Девочка (незнакомая, конечно же, незнакомая) продолжала звать его, называя папой. Звала так, будто знала, что скоро умрёт. Что скоро кислород перестанет поступать в лёгкие и застрянет в горле, перетянутом верёвкой.

– Папочка? Папочка, помоги мне! ПОМОГИ! ПОГОВОРИ СО МНОЙ!

Его швырнули в стену и ударили об неё лицом, но никакой боли он не почувствовал. Единственное, что сейчас скручивало кости в тугие узлы, так это шок. Перед глазами простирался школьный коридор, который Джонни лучше бы забыл. Всё те же светло-зелёные стены, всё тот же скрипящий паркет и всё та же дверь в самом конце, ведущая в настоящий кошмар.

Это сон. Я сплю, и всё это мне снится.

Но во сне не могли быть настолько реалистичные пылинки, плавающие в лучах утреннего солнца. Да, именно утреннего – это произошло утром, погода была прекрасной. Из закрытых дверей доносились голоса учителей, что-то объясняющих детям – шёл первый час занятий. У Линды в расписании значилась математика – это Джонни помнил очень хорошо. В шестом классе вычисления ещё не успели стать сложными, поэтому Линда часто обращалась к папочке за помощью, потому что иногда просто не понимала этих циферок! Конечно, скоро начнутся алгебра с геометрией, и вот тогда придётся нанимать репетитора, но пока они справлялись собственными силами. Но вот только эти рисунки в её тетрадях… они слегка настораживали. Следует поговорить с ней об этом, попозже. Особенно стоит уделить внимание её новому влечению – игру в «Виселицу». Уж слишком часто Линда стирала стул под человечком.

– Папа? Оно натирает. Оно жутко натирает, папа!

Он рванул с места к той двери, которую видел уже в тысячный раз. Пол заскользил под ногами и устремился назад. Голоса учителей стали громче, сердце стучало по горлу, которое медленно заполнялось кровью, что подкатывала к носу. И когда Джонни добежал до белой двери, кровь хлынула из его глаз, окрашивая всё вокруг красным. Но как только он потянул ручку на себя и вошёл внутрь, мир тут же очистился от крови и закричал деталями, вгрызающимися в мозг.

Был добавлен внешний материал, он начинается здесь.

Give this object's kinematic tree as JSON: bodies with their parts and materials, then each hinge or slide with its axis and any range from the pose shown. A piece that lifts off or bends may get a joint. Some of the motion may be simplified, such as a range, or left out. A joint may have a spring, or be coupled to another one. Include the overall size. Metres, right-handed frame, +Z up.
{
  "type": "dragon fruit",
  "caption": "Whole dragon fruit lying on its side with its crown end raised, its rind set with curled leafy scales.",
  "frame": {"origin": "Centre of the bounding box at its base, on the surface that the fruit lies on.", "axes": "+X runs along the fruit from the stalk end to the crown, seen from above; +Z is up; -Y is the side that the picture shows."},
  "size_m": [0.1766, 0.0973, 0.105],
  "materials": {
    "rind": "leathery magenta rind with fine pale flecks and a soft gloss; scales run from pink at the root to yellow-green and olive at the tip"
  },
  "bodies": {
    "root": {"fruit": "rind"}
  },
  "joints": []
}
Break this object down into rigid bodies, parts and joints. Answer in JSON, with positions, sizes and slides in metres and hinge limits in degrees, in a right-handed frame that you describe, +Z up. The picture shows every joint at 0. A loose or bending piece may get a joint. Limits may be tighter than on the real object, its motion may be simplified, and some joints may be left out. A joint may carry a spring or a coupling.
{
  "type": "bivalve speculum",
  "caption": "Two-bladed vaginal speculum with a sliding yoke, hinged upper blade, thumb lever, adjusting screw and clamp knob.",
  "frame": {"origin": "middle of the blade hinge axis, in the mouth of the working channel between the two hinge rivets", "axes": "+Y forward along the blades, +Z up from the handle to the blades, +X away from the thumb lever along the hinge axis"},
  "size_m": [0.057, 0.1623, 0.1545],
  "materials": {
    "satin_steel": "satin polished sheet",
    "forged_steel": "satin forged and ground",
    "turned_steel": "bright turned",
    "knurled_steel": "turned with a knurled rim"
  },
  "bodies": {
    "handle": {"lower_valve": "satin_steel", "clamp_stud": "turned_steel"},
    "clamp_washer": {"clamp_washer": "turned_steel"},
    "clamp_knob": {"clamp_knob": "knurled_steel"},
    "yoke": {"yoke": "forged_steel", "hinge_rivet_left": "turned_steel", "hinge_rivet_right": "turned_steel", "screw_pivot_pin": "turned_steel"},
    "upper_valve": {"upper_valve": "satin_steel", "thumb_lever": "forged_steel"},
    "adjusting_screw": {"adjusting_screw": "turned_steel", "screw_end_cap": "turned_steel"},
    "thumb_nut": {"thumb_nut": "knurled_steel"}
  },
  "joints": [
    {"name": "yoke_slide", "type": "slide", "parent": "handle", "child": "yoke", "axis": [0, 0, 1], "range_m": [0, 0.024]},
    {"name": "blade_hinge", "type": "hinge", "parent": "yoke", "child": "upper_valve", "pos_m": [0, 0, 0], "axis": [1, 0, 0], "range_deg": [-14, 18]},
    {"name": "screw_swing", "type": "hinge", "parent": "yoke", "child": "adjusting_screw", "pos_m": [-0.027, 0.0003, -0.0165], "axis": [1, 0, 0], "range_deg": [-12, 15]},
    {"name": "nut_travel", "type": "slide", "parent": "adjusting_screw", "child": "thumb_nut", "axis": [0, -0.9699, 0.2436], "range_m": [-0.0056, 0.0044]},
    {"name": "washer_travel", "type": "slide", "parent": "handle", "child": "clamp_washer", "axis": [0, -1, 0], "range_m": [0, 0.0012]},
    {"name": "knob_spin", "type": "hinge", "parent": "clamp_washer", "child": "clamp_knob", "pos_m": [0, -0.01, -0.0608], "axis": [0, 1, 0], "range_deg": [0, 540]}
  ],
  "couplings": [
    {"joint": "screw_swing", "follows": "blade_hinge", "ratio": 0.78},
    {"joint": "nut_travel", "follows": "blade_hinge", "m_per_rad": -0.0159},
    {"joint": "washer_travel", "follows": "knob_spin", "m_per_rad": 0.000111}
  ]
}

Джонни зашагал по туалету, отсчитывая кабинки. Третья. Чёртова третья кабинка, запертая изнутри. Но после первой необходимость считать пропала, потому что его вновь позвал голос. Голос дочери, зовущей своего папочку. Ноги сами по себе шли вперёд, хоть воздух и пытался остановить их, придавливая тяжёлой массой. Раз шаг, два шаг, три шаг и…повернулся замок в той самой кабинке, что стала проклятой во всей школе.

Рука легла на ручку и медленно опустила её вниз.

Из открывающейся двери показалась повешенная девочка, чьи ножи лишь чуть-чуть не доставали до крышки унитаза. Верёвка сжала шею, и тянулась она к проходящей под потолком трубе – довольно прочной, чтобы выдержать сорок два с половиной килограмма. Губы посинели, белые колготочки намокли от мочи, и чья-то невидимая рука покачивала висящее тело из стороны в сторону. Пепельно-русые волосы стелились по красивому юному личику, на котором больше не дрогнет ни одна мышца. Веки были опущены, но Джонни знал, что под ними.

Знал и хотел забыть, но каждый раз натыкался на эту проклятую кабинку.

И когда он решил развернуться и убежать прочь – неважно куда, лишь бы подальше от этой девочки (конечно же, незнакомой), – его ноги вцепились в пол, не позволяя ему уйти. Кто-то сжал голову и повернул её в сторону кабинки, с силой заставив смотреть на то, как открываются глаза.